Every experienced translation client has stories of missed deadlines, broken promises, and translations that were rejected by end-users. Many of you will assert that nearly all of the problems with the scanning project could have been managed better and either prevented or anticipated with contingency plans. The same is true for translation projects that go awry. Nevertheless many do go awry.

There are going to be projects that require special skills and attention. These are best attended to by professionals with the relevant experience,  and not just professional translators, but organizations that are attentive to the entire process.

However, today the industry frustrates its clients with mediocre project management, inadequate workflow and translation memory tools, poor IT practices and lack of interoperability. It delivers translations that are rejected by user communities with surprising regularity. As long as the failure rate is high enough to cause distrust, clients are going to consider the do-it-yourself solution (i.e. crowd sourcing).

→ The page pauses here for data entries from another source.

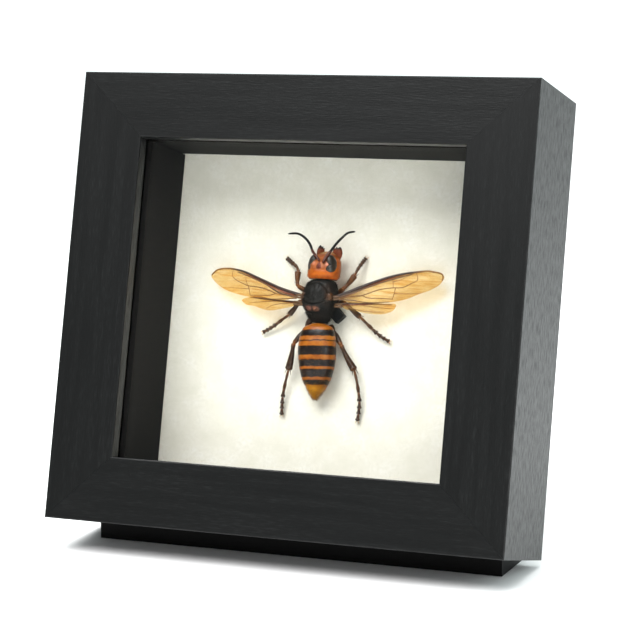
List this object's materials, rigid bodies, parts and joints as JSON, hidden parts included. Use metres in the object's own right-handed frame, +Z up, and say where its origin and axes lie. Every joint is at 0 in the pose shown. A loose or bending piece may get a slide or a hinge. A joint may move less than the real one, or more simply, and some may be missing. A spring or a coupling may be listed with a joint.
{
  "type": "framed mounted asian giant hornet",
  "caption": "Life-size mounted Asian giant hornet with spread wings, fixed on a card behind glass in a deep black wooden case that leans back on a low foot.",
  "frame": {"origin": "on the floor, under the middle of the whole model", "axes": "+X to the right across the case as its glass is viewed, +Y from the glass to the back, +Z up"},
  "size_m": [0.127, 0.0616, 0.1263],
  "materials": {
    "stained_wood": "black stained wood, satin",
    "pane": "clear picture glass",
    "inner_wall": "black faced board, matt",
    "card": "ivory mottled card, matt",
    "back_board": "brown hardboard, matt",
    "steel": "zinc plated steel",
    "foot": "black moulded plastic, matt",
    "foam": "black closed-cell foam, matt",
    "head": "orange chitin, satin",
    "eye": "dark compound eye, glossy",
    "jaw": "dark red chitin, satin",
    "feeler": "black chitin, satin",
    "thorax": "blackish brown chitin with short down",
    "abdomen": "orange chitin with blackish brown bands, satin",
    "abdomen_tip": "golden chitin, satin",
    "leg": "dark brown chitin, satin",
    "wing": "clear amber membrane with brown veins"
  },
  "bodies": {
    "root": {"rail_bottom": "stained_wood", "rail_top": "stained_wood", "rail_left": "stained_wood", "rail_right": "stained_wood", "glass_pane": "pane", "wall_left": "inner_wall", "wall_right": "inner_wall", "wall_bottom": "inner_wall", "wall_top": "inner_wall", "backing_card": "card", "back_panel": "back_board", "turn_tab_left": "steel", "turn_tab_right": "steel", "turn_tab_top": "steel", "turn_tab_bottom": "steel", "stand_foot": "foot", "mount_block": "foam", "thorax_front": "thorax", "thorax_middle": "thorax", "thorax_rear": "thorax", "neck": "thorax", "waist": "thorax", "head": "head", "eye_left": "eye", "eye_right": "eye", "mandible_left": "jaw", "mandible_right": "jaw", "antenna_left": "feeler", "antenna_right": "feeler", "wing_fore_left": "wing", "wing_hind_left": "wing", "wing_fore_right": "wing", "wing_hind_right": "wing", "abdomen_1": "abdomen", "abdomen_2": "abdomen", "abdomen_3": "abdomen", "abdomen_4": "abdomen", "abdomen_5": "abdomen", "abdomen_6": "abdomen_tip", "leg_fore_left_haunch": "leg", "leg_fore_left_shin": "leg", "leg_fore_left_foot": "leg", "leg_fore_right_haunch": "leg", "leg_fore_right_shin": "leg", "leg_fore_right_foot": "leg", "leg_middle_left_haunch": "leg", "leg_middle_left_shin": "leg", "leg_middle_left_foot": "leg", "leg_middle_right_haunch": "leg", "leg_middle_right_shin": "leg", "leg_middle_right_foot": "leg", "leg_hind_left_haunch": "leg", "leg_hind_left_shin": "leg", "leg_hind_left_foot": "leg", "leg_hind_right_haunch": "leg", "leg_hind_right_shin": "leg", "leg_hind_right_foot": "leg"}
  },
  "joints": []
}
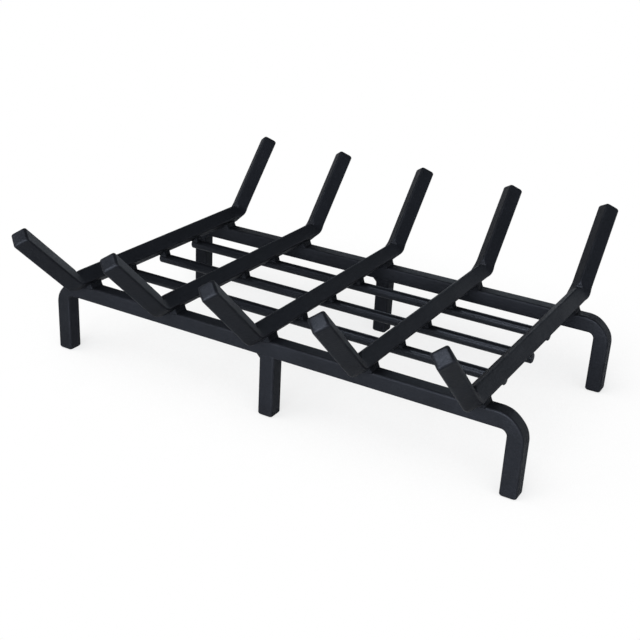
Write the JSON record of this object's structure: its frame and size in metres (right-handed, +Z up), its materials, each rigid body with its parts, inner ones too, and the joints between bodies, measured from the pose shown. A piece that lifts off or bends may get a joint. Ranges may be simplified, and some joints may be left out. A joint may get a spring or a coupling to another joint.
{
  "type": "log grate",
  "caption": "Welded log grate: square bars on edge, bent up at both ends, laid over bent rails that form the legs, with round ember rods between the rails.",
  "frame": {"origin": "on the floor, at the middle of the box that the grate fills", "axes": "+X to the right along the rails, +Y to the back of the hearth, +Z up"},
  "size_m": [0.61, 0.5194, 0.2054],
  "materials": {
    "bar_paint": "satin black heat-proof paint over mill-finish square bar",
    "rail_paint": "satin black heat-proof paint over mill-finish square bar",
    "rod_paint": "satin black heat-proof paint over round rod",
    "weld_paint": "satin black heat-proof paint over rippled weld beads"
  },
  "bodies": {
    "root": {"log_bar_1": "bar_paint", "log_bar_2": "bar_paint", "log_bar_3": "bar_paint", "log_bar_4": "bar_paint", "log_bar_5": "bar_paint", "front_rail": "rail_paint", "front_middle_leg": "rail_paint", "rear_rail": "rail_paint", "rear_middle_leg": "rail_paint", "front_rod": "rod_paint", "middle_rod": "rod_paint", "rear_rod": "rod_paint", "weld_front_rail_bar_1_left": "weld_paint", "weld_front_rail_bar_1_right": "weld_paint", "weld_rear_rail_bar_1_left": "weld_paint", "weld_rear_rail_bar_1_right": "weld_paint", "weld_front_rod_bar_1": "weld_paint", "weld_middle_rod_bar_1": "weld_paint", "weld_rear_rod_bar_1": "weld_paint", "weld_front_rail_bar_2_left": "weld_paint", "weld_front_rail_bar_2_right": "weld_paint", "weld_rear_rail_bar_2_left": "weld_paint", "weld_rear_rail_bar_2_right": "weld_paint", "weld_front_rod_bar_2": "weld_paint", "weld_middle_rod_bar_2": "weld_paint", "weld_rear_rod_bar_2": "weld_paint", "weld_front_rail_bar_3_left": "weld_paint", "weld_front_rail_bar_3_right": "weld_paint", "weld_rear_rail_bar_3_left": "weld_paint", "weld_rear_rail_bar_3_right": "weld_paint", "weld_front_rod_bar_3": "weld_paint", "weld_middle_rod_bar_3": "weld_paint", "weld_rear_rod_bar_3": "weld_paint", "weld_front_rail_bar_4_left": "weld_paint", "weld_front_rail_bar_4_right": "weld_paint", "weld_rear_rail_bar_4_left": "weld_paint", "weld_rear_rail_bar_4_right": "weld_paint", "weld_front_rod_bar_4": "weld_paint", "weld_middle_rod_bar_4": "weld_paint", "weld_rear_rod_bar_4": "weld_paint", "weld_front_rail_bar_5_left": "weld_paint", "weld_front_rail_bar_5_right": "weld_paint", "weld_rear_rail_bar_5_left": "weld_paint", "weld_rear_rail_bar_5_right": "weld_paint", "weld_front_rod_bar_5": "weld_paint", "weld_middle_rod_bar_5": "weld_paint", "weld_rear_rod_bar_5": "weld_paint", "weld_front_middle_leg": "weld_paint", "weld_rear_middle_leg": "weld_paint"}
  },
  "joints": []
}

It is a realistic solution as well. For the games market, the burgeoning social networking market, and other markets, end-users are able to self-select the most desirable terms and phrasing. Professional translators do not have a particular advantage here.
For some of the languages of Africa and elsewhere, there aren’t sufficient translators, or established glossaries that professional organizations can claim an advantage either.

Clients will not believe that  quality will universally suffer under crowd sourcing until the industry improves reliability of its professional services overall and clients are comfortable that they will get value for the dollar.

I know I won’t be using a professional scanning service until I have a need that I can’t fulfill on my own.